Hail Cesar

     I worked with Cesar Romero…. not the one who acted with Tyrone Power, Burl Ives, or Rod Serling, and not the guy who played The Joker to Adam West’s Batman on television.

      The Cesar Romero with whom I worked was a janitor, a green card custodian two years out of Nicaragua. We buffed floors, cleaned toilets, fixed faucets, painted, filled water coolers, emptied the trash and washed the windows together in Glide Memorial Church, a seven-story building situated in the heart of the Tenderloin, San Francisco. 

     The Tenderloin has always been a rasty part of Baghdad by the Bay. At the time Cesar and I performed our custodial magic, the district was becoming a landing spot for Vietnamese folks, ten city blocks in transition from a haven for street hookers, soup kitchens and sex toy shops to a home for Asian versions of the same. 
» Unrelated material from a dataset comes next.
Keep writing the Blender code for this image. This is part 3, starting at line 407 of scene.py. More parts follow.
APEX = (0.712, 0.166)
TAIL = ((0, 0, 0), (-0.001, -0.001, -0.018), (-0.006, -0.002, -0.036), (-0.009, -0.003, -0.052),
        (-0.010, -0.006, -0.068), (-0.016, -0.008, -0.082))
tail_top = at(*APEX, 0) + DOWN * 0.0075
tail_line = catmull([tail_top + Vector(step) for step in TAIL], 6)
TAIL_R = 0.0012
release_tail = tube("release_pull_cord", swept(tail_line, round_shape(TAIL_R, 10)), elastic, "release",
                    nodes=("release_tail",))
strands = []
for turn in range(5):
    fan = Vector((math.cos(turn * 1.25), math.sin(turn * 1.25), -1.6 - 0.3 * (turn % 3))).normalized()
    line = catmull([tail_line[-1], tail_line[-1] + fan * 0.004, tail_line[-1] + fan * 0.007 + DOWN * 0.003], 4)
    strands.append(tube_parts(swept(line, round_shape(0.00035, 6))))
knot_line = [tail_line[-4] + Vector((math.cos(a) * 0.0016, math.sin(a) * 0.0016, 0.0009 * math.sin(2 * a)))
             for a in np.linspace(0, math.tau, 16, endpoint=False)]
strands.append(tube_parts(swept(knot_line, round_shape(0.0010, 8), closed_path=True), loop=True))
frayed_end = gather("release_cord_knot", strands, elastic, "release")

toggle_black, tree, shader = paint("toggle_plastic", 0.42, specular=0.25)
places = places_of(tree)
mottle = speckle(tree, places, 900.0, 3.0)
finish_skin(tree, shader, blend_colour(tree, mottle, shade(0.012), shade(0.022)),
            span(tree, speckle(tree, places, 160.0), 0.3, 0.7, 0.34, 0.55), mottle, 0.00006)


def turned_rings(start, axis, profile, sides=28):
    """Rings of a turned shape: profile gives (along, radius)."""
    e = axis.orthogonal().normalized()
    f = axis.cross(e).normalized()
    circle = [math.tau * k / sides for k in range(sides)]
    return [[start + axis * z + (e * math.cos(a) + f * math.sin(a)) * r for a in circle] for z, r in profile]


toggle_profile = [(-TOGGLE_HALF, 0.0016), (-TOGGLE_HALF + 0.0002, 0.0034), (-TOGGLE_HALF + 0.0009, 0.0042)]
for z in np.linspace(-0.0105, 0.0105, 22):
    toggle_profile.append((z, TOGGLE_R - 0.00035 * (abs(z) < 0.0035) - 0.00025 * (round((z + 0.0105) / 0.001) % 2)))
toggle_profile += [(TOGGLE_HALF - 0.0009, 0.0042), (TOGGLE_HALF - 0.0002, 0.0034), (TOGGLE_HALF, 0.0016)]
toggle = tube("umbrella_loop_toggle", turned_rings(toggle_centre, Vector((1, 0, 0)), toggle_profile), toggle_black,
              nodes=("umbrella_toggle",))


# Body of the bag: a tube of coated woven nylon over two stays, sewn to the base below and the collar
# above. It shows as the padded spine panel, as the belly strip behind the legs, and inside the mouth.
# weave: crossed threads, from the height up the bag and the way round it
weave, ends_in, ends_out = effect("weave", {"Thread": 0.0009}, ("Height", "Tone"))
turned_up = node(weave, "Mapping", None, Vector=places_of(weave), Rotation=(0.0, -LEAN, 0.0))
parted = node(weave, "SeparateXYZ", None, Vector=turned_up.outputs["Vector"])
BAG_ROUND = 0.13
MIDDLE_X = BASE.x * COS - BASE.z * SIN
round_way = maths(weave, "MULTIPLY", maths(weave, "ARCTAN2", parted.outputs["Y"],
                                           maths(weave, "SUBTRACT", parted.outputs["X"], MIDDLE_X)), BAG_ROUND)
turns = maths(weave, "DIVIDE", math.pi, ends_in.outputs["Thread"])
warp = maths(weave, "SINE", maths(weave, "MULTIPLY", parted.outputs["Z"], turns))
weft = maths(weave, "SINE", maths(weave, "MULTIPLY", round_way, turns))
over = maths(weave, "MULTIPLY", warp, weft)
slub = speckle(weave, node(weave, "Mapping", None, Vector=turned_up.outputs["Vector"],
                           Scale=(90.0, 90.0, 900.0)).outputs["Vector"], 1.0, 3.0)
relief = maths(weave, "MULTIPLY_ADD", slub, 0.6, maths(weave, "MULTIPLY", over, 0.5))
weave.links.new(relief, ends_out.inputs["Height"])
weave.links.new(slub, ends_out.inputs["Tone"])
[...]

     Glide Church is still pastored by the Reverend Cecil Williams, a true community leader, whose down-in-the-trenches approach to racism, poverty, and gender are influenced by Glide’s proximity to the trenches. In those days, his service featured a gospel choir accompanied by a full rock and roll band, with a light show projected on the wall behind the pulpit where most sanctuaries feature a crucifix. He wasn’t a hell and brimstone preacher, but it was definitely hot times on any Sunday morn. 

     The church occupied only half of the big old building. The remainder was leased to various service agencies like the Gray Panthers, and the San Francisco Food Bank. The offices held about three hundred folks who required occasional janitorial attention.
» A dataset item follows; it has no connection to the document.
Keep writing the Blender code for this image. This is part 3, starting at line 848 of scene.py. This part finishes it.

     Janitors are invisible, like prep cooks. Nobody knows who chopped all the cilantro and ancho chiles, shredded the pork, built the sauce, or steamed the tortas in your designer sopitas at your favorite restaurant. So, too, a banking firm takes credit for the perfect paint job or tile work on its building, but the workers who daily polish the brass, wash the barf off the walls, and pumice the urinals remain un-named.

     Cesar bucked the trend of invisibility by adopting a matador’s approach to custodial work. He dressed in crisp forest green J.C. Penny’s gabardine uniforms, short sleeves pressed and cuffed to match his pants, squeaky black shoes fit for a general, wavy hair moussed into place, with a matching mustache. Hanging from his right rear pocket was a red utility rag, folded into thirds lengthwise. Clipped to his belt were twice the number of keys required to operate the building. Cesar was walking wind chimes.

     Half an hour before quitting time on one Thursday afternoon we got a panic call from the third floor. A mouse had been spotted.  Cesar said something to himself in Spanish, reached into a gray toolbox, pulled out a foot-long bladed screwdriver, and motioned for me to accompany him on the safari. In the elevator he stood tapping his foot to a silent tune.

    Room 319 was in a tizzy. Four women and two men were huddled against the windowed side of the room, pointing toward a desk that sat out in the middle. Could we hurry and do something? They had deadlines. Nothing could be done with a filthy mouse scurrying around the place. The creature had been last seen in the lower right-hand side of the desk. 

     Cesar held the screwdriver in his left hand and carefully pulled the red rag from his hind pocket as we approached the infestation. Sure enough, inside the file cabinet portion there was a little gray city 

mouse kicked back on his haunches and nibbling on the corner of a Ritz Cracker it had mined from a month’s worth of leftover lunches, including two undisturbed York’s Peppermint Patties. 

     Cesar dropped to his knees and gently employed the tip of the screwdriver to flip the cracker from the mouse’s paws. It eyed us for a moment like “Hey, Dudes, I’m on your side of this question,” then nimbly leapt up into the catacombs behind the drawers and hingeworks.  Gone.

      Cesar never missed a beat. He swapped ends with the screwdriver and proceeded to pound the handle on sandwich bags and paper cups and Kleenex boxes, drumming on the guts of the metal desk, setting up an unholy racket for half a minute before whipping out the red rag and diving almost entirely into the desk. When he emerged, he held the rag tightly at shoulder level with the screwdriver poised above it like a sword. The office workers thanked us, almost applauded as, head thrown back, Cesar marched triumphantly from the room with the trophy.

     In the elevator, he opened the rag and produced two Peppermint Patties, handing one to me.  Fifteen minutes later we got another call from 319, saying that they had discovered yet another mouse, but we needn’t bother coming up because, following Cesar’s example, they had squished it with the bottom of a metal wastebasket, wrapped the corpse in paper towels, and flushed it down the toilet.